The extraordinary attraction was neither more nor less than Madame Lind-Goldschmidt – “Jenny Lind.” Not only is there magic still in that name, but there is magic still in that voice; and the occasions, few and far between, which the lovers of music have enjoyed of hearing this most accomplished artist – “greatest of all singers in all styles,” as Mendelssohn said of her – since she formally took leave of the public, are seized upon with avidity. Madame Lind-Goldschmidt sang four pieces on Wednesday night, and the audience, thoroughly enchanted, would fain have listened with satisfaction to every one of the four pieces twice. Madame Goldschmidt, however, received the enthusiastic tribute to her genius with the dignified affability of one who, knowing her own worth, is at the same time pleased at the recognition of it; but she was content to give each piece set down for her in the programme once – wherein she set an example which others might imitate with advantage. Her first songs were two by Mr. Sullivan – “Sweet day,” a setting of some verses “altered from George Herbert,” and the Shakespeare song, “Orpheus with his lute made trees,” which it has been several times our agreeable task to praise. Mr. Sullivan accompanied these himself on the pianoforte, and so enjoyed a special opportunity of judging what effect could be made out of his music by the most perfect singing – perfect alike in expression and in vocalization.
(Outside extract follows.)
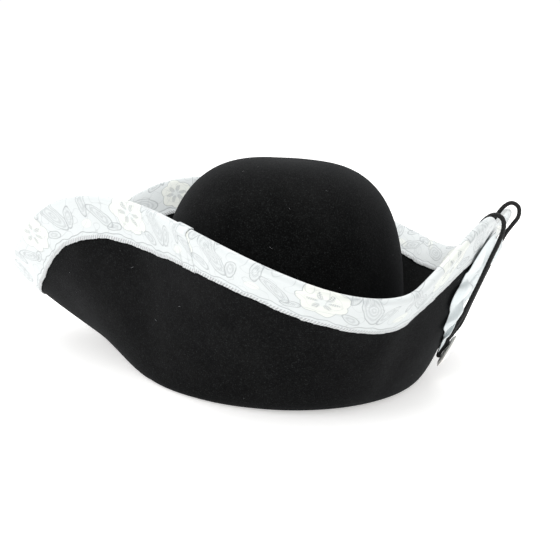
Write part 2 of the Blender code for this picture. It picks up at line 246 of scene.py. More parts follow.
    def relief(self, angle: np.ndarray, from_edge: np.ndarray) -> np.ndarray:
        """How far the soft felt stands out of its block, along the outer face's direction."""
        turn = (np.asarray(angle, float) + math.pi) % FULL_TURN - math.pi
        free = smoothstep(0.40, 0.62, np.abs(turn))
        low = smoothstep(0.0, 0.05, self.brim_width(turn) - from_edge)
        wave = np.sin(3 * turn + 0.7) * np.sin(38 * from_edge + 1.1) + 0.6 * np.sin(7 * turn + 2.1)
        crease = bump_at(turn, self.ridge_angle, 0.075) - 0.5 * bump_at(turn, self.ridge_angle - 0.2, 0.1)
        return free * low * (self.wave_rise * wave + self.ridge_rise * crease)

    def brim(self, angle: np.ndarray, from_edge: np.ndarray) -> BrimPlaces:
        """Places on the brim with their directions, the felt's soft relief included."""
        step = self.slope_step
        turn = self.slope_turn
        up = self.brim_point(angle, from_edge - step) - self.brim_point(angle, from_edge + step)
        side = self.brim_point(angle + turn, from_edge) - self.brim_point(angle - turn, from_edge)
        out = unit(np.cross(side, up))
        up = unit(up)
        at = self.brim_point(angle, from_edge) + out * self.relief(angle, from_edge)[:, None]
        return BrimPlaces(at, unit(np.cross(up, out)), up, out)

    def edge_angles(self, start: float, distances: np.ndarray) -> np.ndarray:
        """Angles at given distances along the brim's edge, walked from a start angle."""
        angle = start + np.linspace(0, 1.2 * FULL_TURN, 2400)
        points = self.brim_point(angle, np.zeros_like(angle))
        walked = np.concatenate([[0.0], np.cumsum(np.linalg.norm(np.diff(points, axis=0), axis=1))])
        return np.interp(distances, walked, angle)

    def edge_length(self) -> float:
        """Length once round the brim's edge."""
        angle = np.linspace(0, FULL_TURN, 2000)
        points = self.brim_point(angle, np.zeros_like(angle))
        return float(np.linalg.norm(np.diff(points, axis=0), axis=1).sum())


# ---------------------------------------------------------------- mesh helpers


def new_piece(
    name: str, mesh: bpy.types.Mesh, material: bpy.types.Material, body: Body
) -> bpy.types.Object:
    """Object made from a mesh, dressed and riding on its body.

    Args:
        name: the piece's name.
        mesh: its mesh, with its place in it.
        material: its finish.
        body: the body it moves with.

    Returns:
        The finished object.
    """
    piece = bpy.data.objects.new(name, mesh)
    bpy.context.scene.collection.objects.link(piece)
    return dress(piece, name, material, body)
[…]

But great as she was in Sullivan, Madame Lind-Goldschmidt was still greater in Handel. How she can sing the music of Il Pensieroso in general, and the recitative and air, “Sweet bird,” in particular, amateurs were made aware, not very long since, at a concert in St. James’s-hall. Nothing more engaging, nothing more earnest, nothing more dramatic can be imagined. On Wednesday night, if possible, her delivery of this picturesque scena (in which, by the way, the important flute obbligato part was admirably sustained by Mr. A. Wells, of the Crystal Palace orchestra) exhibited more poetical feeling and more consummate technical skill than when we last heard it. The shakes, in one or two instances, were prolonged almost out of measure, but then they were so faultless – so close, so “pearly,” and so beautifully rounded off – that to complain would have been hypercritical. Almost equal in interest to her “recital” of Handel’s scene was Madame Goldschmidt’s simple, unaffected, and touchingly beautiful reading of the “old English ditty,” called “The Three Ravens” – of which the Russian poet, Puschkin, has published a translation in the form of an original. Such ballad-singing – so unpretending and at the same time so thoroughly finished – is rare; and the applause that followed was as hearty, spontaneous, and unanimous as that awarded to the more marvellous execution of the great air from Il Pensieroso.

The concert opened with Professor Sterndale Bennett’s beautiful overture Die Naiaden; the first part ended with an overture to an MS. opera (The Sapphire Necklace) by Mr. Sullivan; and the whole terminated with the “brisk dance” from his Kenilworth – all of which pieces were extremely well played by the very fine orchestra under the direction of the concert-giver.